AI isn’t the only technology driving the current bull market. It’s just the most obvious one.
A lot is going on in the quantum computing space.
Companies already sell quantum computers and access to them
There’s huge interest from institutional investors
The respective stocks have grown 10x over the past year
And the technology is still light years away from saturation.
How do I know?
There are two main challenges quantum computing is frantically trying to solve.
More qubits add complexity
A quantum computer is not a typical PC with a system block, a monitor, and a keyboard. It’s more like a fancy lab experiment.
Quantum computers rely on the superposition principle from quantum mechanics. Their qubits exist in states 0 and 1 at the same time.
The qubits can sense each other. The state of one depends on the states of those around it. And when you increase the number of qubits, the computer’s total number of states grows exponentially.
Because qubits can perform calculations in parallel, quantum computers are faster than classical computers. It’s like solving a jigsaw puzzle where every piece finds its place simultaneously, not one after the other.
This concept was proven in a recent experiment by the company D-Wave Quantum. It assembled 4,800 qubits on a wafer and ran mathematical simulations of a complex magnetic material.
Qubits were essentially tiny loops of superconducting wire. 0s and 1s correspond to the opposite current directions in the wires.
D-Wave’s quantum computer did in minutes what would’ve taken the most powerful classical computer a million years.
That quantum computers are incomparably faster is one perk. Another is they need way way way less energy for those complex tasks (think of how much energy a classical computer will consume in a million years).
D-Wave’s quantum computers are available via the cloud in more than forty countries at this time. The technology is already there.
But it’s not all breeze, peeps.
Universal quantum computers don’t exist. The currently available technological masterpieces are good for specific tasks in finance, manufacturing, and drug discovery.
Moreover, scaling up is a problem.
You want to use as many qubits as possible for maximum efficiency. But as the number of qubits increases, the computers get increasingly complex.
D-Wave’s chips operate at almost -273 degrees Celsius. You can’t simply place more qubits on the wafer.
You need to keep the connectivity among the qubits.
A second major problem is keeping the extreme cooling stable, which limits the thermal flow affecting qubit readouts.

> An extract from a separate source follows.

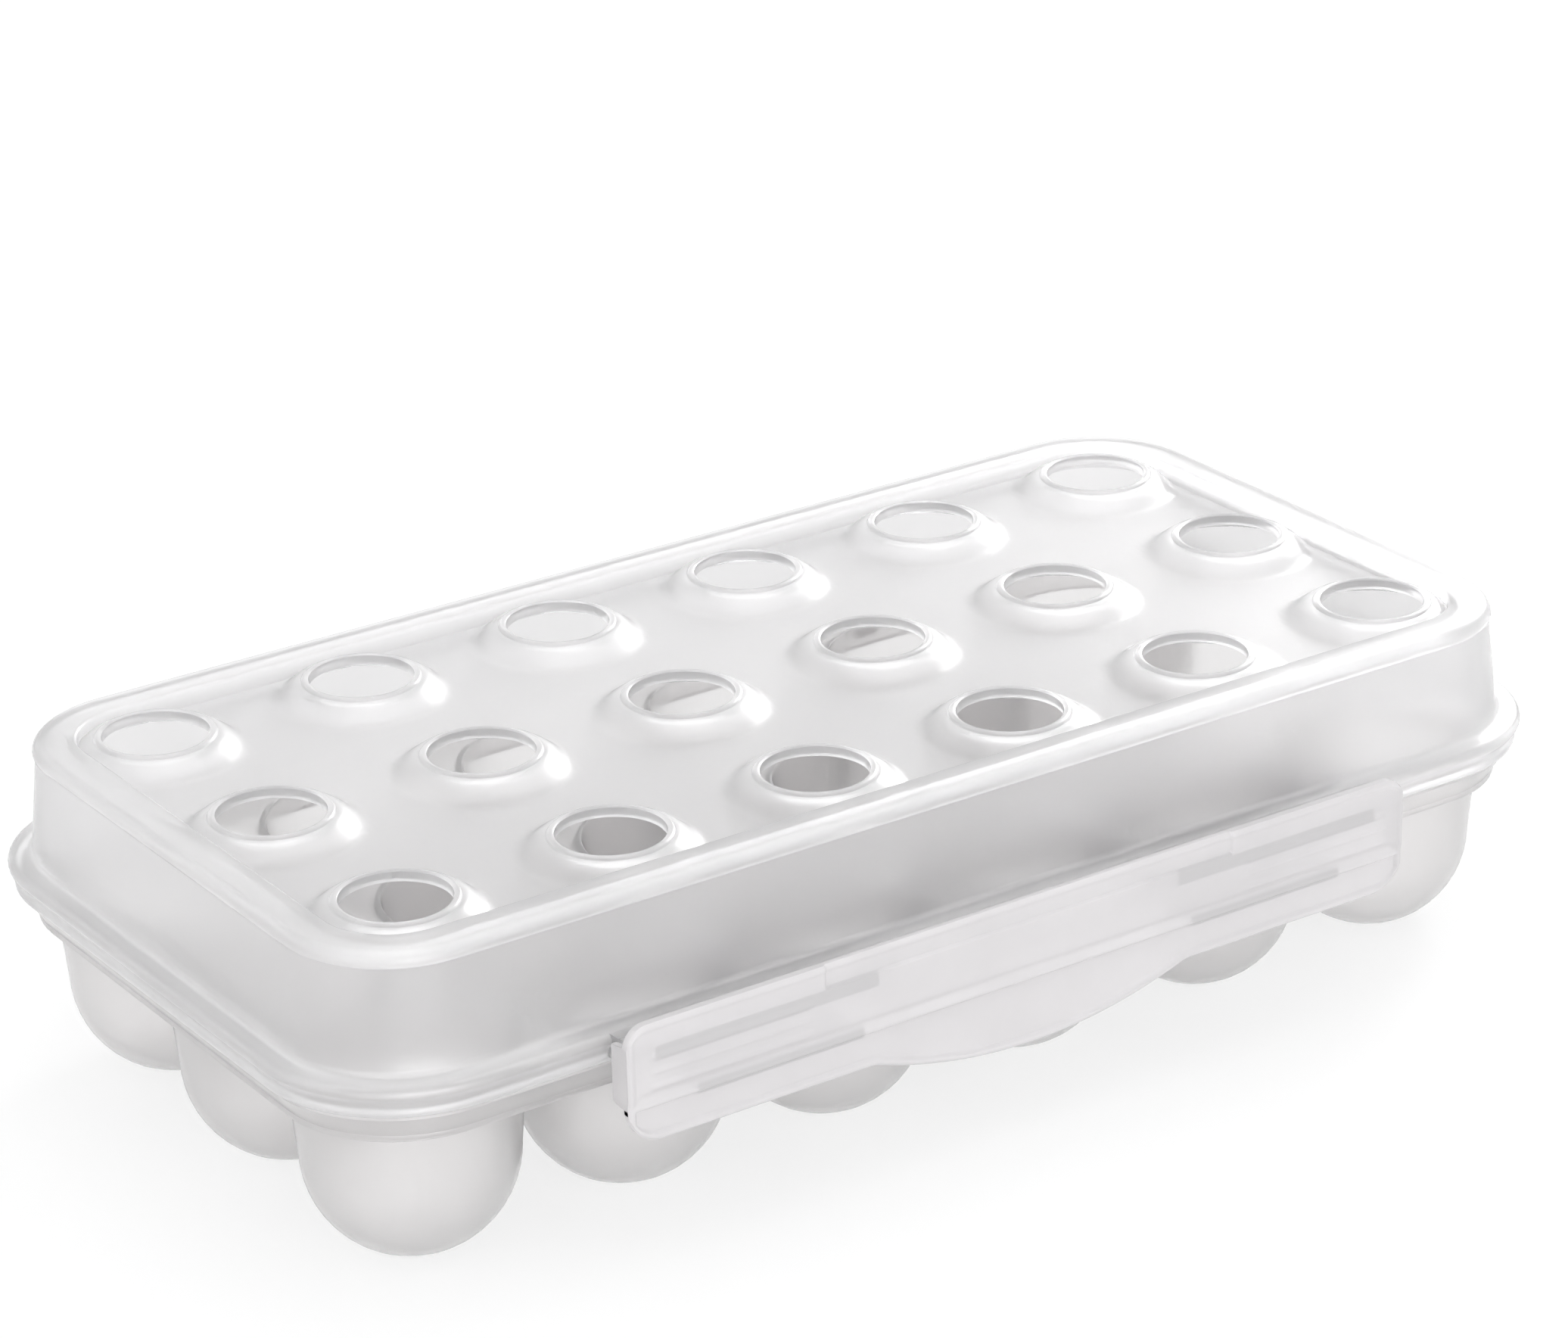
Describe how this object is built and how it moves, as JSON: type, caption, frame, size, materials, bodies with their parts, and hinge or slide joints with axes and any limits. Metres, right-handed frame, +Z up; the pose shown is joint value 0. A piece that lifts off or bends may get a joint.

Plus you need a device called a dilution refrigerator to cool down the qubits in the first place. It costs a million bucks. Only state-of-the-art research labs can afford it.
The company IonQ uses ions trapped in vacuum chambers. It shines light on those ions to ease them into the states that correspond to 0 and 1. This happens close to room temperature.
The qubits are the ions themselves. Individual ions seem an even better choice for qubits than D-Wave’s superconducting wires. You don’t need to “manufacture” them. The ions are all identical and much smaller. That should make them more reliable and easier to control.
In theory.
Because the more ions you add to the chamber, the harder it gets to have them under control. IonQ is grappling with the same problem as D-Wave Quantum.
And the trapped-ion technology uses fewer than 100 qubits in its experimental demonstrations compared to D-Wave’s 4,800. It’s a large difference but there’s a trade-off: Those 100 qubits better preserve quantum information (they’re more “stable”), whereas the 4,800 qubits prioritize scale but are more susceptible to noise.
Yes, noise is a pain in the a$$ in quantum computers. Here’s what D-Wave Quantum and IonQ are doing to overcome it.
You can’t eliminate noise but you can reduce it
D-Wave Quantum’s qubits are superconducting wires placed on a wafer.
The wires are tiny (their size is a few micrometers). Fabricating them produces defects. Some of those 4,800 qubits will be flawed and cause noise.
The qubits’ performance depends on temperature stability. But occasional thermal fluctuations perturb their superconducting state.
Finally, the qubits are coupled to each other. This “quantum entanglement” is crucial in quantum computing. But it also produces unintended interactions that degrade the performance of the respective quantum computer.
It’s hard to deal with the defects (the company outsources chip fabrication) and thermal fluctuations (they’re random). So D-Wave Quantum is addressing the impact of the unintended interactions by rearranging the qubits.
This is what the coupling used to look like (the colored loops show interconnected qubits on a chip):

And this is D-Wave Quantum’s new design called Zephyr:

The details of the coupling don’t matter but you may see it’s a complex issue.
The Zephyr topology leads to four times less noise and better connectivity among the qubits. The new qubit arrangement will allow D-Wave Quantum to hit 7,000 interconnected qubits on a single wafer.
IonQ faces different challenges due to the trapped-ion technology it’s developing.
Lasers that shine on those ions in a vacuum happen to be unstable. Fluctuations in the laser frequency, intensity, and phase don’t allow precise control of the ions’ quantum states.
The vacuum is never perfect either. The ions happen to collide with the atoms of the background gas.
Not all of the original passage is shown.